▶ [Working data]:
● ● ●

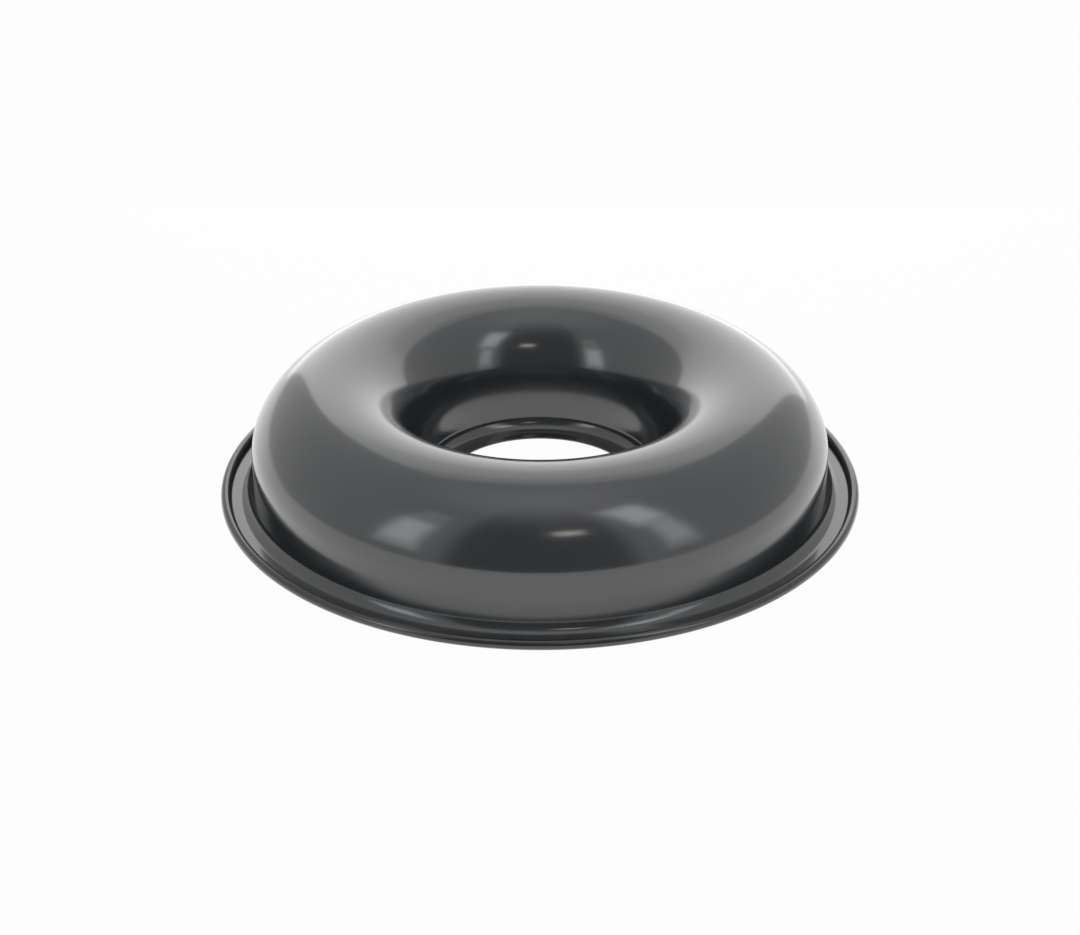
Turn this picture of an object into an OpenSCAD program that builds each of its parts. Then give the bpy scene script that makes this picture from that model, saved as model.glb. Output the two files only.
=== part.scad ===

● ● ●

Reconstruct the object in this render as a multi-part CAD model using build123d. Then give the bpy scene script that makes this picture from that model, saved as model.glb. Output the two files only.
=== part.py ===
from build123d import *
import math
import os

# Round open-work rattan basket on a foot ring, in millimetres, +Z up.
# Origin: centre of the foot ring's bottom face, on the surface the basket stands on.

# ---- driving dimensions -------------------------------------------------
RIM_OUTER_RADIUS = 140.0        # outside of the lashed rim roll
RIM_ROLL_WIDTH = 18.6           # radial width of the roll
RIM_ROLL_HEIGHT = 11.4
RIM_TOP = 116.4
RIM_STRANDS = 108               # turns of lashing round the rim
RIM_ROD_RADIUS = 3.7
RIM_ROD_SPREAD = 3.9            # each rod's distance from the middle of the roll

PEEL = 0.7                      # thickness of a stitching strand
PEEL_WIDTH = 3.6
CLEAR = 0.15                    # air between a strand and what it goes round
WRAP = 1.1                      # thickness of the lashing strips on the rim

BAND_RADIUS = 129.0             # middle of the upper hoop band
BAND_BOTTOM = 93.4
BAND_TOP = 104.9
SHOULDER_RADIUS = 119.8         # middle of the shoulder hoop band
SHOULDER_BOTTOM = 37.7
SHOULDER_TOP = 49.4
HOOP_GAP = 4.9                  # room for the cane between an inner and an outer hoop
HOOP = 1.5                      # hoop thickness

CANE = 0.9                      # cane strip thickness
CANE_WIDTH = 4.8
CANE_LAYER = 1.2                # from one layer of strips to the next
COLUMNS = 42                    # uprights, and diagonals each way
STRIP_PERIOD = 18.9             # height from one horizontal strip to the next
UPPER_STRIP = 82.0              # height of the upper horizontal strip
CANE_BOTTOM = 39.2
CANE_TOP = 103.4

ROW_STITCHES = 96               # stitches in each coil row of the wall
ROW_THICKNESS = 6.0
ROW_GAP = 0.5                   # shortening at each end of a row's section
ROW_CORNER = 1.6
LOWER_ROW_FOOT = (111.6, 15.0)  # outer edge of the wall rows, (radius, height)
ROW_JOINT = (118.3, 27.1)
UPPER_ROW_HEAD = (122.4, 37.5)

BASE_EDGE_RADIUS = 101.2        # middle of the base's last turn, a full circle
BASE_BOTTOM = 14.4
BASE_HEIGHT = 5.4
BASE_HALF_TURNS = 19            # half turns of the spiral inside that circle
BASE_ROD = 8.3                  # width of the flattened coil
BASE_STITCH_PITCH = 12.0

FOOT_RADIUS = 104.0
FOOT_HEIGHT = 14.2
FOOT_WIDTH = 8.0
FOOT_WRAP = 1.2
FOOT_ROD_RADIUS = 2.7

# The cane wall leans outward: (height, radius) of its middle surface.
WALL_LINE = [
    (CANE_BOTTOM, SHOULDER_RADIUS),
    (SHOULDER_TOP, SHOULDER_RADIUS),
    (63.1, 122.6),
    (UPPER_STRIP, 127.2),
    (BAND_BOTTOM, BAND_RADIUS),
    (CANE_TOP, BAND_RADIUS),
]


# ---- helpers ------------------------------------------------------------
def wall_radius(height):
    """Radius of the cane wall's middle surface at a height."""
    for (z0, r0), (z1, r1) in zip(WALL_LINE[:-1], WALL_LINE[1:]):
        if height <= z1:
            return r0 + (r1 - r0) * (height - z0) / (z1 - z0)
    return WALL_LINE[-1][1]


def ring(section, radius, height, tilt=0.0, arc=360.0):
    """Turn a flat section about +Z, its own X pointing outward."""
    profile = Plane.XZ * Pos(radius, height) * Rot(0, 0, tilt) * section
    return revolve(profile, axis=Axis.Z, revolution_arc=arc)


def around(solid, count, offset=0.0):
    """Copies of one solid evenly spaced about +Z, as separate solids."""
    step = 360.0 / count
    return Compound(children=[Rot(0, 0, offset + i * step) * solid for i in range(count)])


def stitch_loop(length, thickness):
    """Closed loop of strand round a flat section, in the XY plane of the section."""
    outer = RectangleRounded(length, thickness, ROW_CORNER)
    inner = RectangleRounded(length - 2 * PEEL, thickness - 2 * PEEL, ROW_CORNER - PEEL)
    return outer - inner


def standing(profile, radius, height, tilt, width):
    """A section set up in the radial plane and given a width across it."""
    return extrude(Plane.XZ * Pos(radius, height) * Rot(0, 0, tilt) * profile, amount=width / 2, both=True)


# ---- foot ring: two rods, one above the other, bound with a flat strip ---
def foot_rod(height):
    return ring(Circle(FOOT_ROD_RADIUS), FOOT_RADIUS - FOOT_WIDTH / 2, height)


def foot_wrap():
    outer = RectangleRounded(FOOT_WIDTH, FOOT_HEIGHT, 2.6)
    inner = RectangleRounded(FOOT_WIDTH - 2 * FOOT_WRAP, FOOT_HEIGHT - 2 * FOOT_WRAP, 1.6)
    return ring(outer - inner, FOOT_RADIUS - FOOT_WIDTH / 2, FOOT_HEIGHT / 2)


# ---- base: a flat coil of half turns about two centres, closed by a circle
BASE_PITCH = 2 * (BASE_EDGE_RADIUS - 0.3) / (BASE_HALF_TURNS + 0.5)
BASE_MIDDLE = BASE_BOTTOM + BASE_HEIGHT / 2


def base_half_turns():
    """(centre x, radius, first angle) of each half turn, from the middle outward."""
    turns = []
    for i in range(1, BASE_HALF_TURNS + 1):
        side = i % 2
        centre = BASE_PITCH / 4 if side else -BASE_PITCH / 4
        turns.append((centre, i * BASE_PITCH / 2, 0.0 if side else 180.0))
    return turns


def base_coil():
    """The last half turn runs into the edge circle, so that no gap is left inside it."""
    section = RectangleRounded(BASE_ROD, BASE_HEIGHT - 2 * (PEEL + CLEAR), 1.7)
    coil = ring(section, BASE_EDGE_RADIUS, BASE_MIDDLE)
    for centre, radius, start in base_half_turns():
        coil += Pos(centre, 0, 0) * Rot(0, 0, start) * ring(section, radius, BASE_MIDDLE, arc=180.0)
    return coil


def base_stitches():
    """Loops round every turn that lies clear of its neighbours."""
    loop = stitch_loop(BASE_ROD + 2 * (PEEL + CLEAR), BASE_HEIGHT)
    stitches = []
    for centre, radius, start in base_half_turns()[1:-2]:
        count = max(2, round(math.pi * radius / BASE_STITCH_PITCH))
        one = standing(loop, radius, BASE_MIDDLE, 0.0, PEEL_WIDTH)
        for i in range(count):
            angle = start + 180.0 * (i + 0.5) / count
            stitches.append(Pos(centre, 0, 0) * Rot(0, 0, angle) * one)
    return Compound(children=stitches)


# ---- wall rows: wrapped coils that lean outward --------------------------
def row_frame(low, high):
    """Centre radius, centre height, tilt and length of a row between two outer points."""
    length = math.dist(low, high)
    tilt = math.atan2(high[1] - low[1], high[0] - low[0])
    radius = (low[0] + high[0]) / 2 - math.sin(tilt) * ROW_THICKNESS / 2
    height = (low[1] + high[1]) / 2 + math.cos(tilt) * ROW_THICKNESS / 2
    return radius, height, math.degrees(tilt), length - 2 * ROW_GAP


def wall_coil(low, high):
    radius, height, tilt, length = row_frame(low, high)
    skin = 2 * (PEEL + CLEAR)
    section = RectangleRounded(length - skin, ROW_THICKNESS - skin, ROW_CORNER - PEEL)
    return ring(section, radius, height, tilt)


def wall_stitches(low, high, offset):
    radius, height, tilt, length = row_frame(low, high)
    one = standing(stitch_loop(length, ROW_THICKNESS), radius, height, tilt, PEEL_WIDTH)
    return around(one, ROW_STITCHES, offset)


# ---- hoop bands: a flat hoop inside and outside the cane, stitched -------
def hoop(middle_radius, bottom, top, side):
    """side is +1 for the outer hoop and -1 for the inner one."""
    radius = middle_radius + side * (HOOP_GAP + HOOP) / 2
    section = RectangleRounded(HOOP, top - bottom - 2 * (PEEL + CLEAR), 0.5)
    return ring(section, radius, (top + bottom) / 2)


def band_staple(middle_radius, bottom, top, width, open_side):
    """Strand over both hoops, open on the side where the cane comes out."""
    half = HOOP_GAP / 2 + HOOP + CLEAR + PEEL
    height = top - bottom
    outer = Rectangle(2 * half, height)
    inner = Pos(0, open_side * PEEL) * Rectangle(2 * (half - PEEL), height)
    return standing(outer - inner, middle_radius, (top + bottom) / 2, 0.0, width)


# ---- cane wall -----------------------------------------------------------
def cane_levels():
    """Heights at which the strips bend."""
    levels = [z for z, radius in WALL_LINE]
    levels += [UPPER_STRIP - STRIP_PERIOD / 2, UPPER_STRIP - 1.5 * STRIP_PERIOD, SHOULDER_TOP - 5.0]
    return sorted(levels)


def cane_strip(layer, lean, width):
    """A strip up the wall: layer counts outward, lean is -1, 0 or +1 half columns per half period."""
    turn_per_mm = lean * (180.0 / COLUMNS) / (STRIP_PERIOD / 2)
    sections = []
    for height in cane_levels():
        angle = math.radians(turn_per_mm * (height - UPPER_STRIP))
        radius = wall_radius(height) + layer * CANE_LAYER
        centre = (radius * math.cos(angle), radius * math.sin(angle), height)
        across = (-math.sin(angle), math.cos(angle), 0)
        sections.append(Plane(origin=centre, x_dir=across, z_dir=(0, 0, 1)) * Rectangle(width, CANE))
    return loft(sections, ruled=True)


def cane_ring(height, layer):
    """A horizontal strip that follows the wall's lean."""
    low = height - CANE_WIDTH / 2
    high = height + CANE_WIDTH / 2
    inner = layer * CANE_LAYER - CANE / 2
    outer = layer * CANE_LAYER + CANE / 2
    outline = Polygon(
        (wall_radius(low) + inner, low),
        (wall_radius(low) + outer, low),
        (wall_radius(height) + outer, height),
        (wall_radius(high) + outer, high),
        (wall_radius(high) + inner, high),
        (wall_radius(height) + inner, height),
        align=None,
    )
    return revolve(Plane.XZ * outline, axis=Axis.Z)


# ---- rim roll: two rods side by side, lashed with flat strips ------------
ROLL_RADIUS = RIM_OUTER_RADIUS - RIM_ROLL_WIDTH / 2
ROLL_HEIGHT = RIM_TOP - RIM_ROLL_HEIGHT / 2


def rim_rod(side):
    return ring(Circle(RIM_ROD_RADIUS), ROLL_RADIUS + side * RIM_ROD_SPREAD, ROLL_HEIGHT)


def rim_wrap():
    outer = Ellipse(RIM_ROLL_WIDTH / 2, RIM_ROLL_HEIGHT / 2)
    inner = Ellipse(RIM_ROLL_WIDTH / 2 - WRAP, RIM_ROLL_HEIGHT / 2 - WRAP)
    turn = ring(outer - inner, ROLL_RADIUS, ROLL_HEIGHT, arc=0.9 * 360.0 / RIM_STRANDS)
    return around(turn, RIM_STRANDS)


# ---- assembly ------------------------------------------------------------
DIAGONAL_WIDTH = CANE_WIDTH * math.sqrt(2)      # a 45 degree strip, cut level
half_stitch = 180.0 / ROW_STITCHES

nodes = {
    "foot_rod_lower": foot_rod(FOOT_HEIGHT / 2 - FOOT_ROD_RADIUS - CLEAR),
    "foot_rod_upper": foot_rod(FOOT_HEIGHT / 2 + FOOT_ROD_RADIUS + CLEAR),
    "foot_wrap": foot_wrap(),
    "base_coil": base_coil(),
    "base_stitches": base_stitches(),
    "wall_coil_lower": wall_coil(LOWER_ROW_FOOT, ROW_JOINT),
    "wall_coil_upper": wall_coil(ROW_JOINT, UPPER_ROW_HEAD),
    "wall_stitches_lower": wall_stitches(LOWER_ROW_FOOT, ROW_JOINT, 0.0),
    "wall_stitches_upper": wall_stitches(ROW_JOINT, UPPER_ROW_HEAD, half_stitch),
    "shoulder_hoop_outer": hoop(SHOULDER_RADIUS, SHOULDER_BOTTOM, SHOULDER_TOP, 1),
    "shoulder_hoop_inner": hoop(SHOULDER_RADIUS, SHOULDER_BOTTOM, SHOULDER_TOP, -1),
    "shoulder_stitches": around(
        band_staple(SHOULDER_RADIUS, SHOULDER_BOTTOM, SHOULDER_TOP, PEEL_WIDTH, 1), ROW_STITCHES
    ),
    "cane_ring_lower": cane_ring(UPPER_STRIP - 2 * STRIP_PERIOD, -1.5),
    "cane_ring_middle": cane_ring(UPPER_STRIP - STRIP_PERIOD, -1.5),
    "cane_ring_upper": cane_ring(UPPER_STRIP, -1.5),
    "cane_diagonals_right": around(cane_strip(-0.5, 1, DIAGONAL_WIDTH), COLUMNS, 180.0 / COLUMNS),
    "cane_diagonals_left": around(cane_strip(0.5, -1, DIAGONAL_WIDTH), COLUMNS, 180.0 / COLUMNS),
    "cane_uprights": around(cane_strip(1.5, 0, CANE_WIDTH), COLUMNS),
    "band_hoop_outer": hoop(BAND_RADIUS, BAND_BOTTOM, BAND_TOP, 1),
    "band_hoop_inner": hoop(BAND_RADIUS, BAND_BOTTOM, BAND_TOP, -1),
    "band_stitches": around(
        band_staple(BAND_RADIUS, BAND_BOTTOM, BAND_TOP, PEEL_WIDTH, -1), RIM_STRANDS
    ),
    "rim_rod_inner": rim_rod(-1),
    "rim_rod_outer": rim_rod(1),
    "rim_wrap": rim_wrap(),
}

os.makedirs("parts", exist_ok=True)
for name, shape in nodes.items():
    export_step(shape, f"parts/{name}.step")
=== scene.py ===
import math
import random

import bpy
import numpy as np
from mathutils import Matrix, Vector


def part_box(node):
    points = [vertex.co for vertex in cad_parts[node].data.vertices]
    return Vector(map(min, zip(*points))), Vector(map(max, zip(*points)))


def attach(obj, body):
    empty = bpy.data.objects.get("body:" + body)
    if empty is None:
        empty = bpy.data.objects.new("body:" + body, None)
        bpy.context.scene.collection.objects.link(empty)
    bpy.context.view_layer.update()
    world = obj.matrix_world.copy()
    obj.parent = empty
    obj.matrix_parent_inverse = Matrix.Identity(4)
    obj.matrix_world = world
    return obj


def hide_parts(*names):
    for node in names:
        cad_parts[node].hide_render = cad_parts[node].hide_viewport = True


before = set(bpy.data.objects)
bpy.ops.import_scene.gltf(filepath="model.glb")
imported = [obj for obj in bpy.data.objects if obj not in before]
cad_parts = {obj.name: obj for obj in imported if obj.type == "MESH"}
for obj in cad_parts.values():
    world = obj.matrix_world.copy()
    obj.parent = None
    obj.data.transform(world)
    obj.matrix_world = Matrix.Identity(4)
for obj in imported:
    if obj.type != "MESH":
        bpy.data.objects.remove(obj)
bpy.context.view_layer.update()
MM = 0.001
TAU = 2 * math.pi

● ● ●

▶ [Exercise requirements]: Only the lines running from the line with "obj.matrix_world = world" through the line with "TAU = 2 * math.pi" should be repeated, exactly and with both ends kept.

▶ [Answer for this exercise]:
    obj.matrix_world = world
    return obj


def hide_parts(*names):
    for node in names:
        cad_parts[node].hide_render = cad_parts[node].hide_viewport = True


before = set(bpy.data.objects)
bpy.ops.import_scene.gltf(filepath="model.glb")
imported = [obj for obj in bpy.data.objects if obj not in before]
cad_parts = {obj.name: obj for obj in imported if obj.type == "MESH"}
for obj in cad_parts.values():
    world = obj.matrix_world.copy()
    obj.parent = None
    obj.data.transform(world)
    obj.matrix_world = Matrix.Identity(4)
for obj in imported:
    if obj.type != "MESH":
        bpy.data.objects.remove(obj)
bpy.context.view_layer.update()
MM = 0.001
TAU = 2 * math.pi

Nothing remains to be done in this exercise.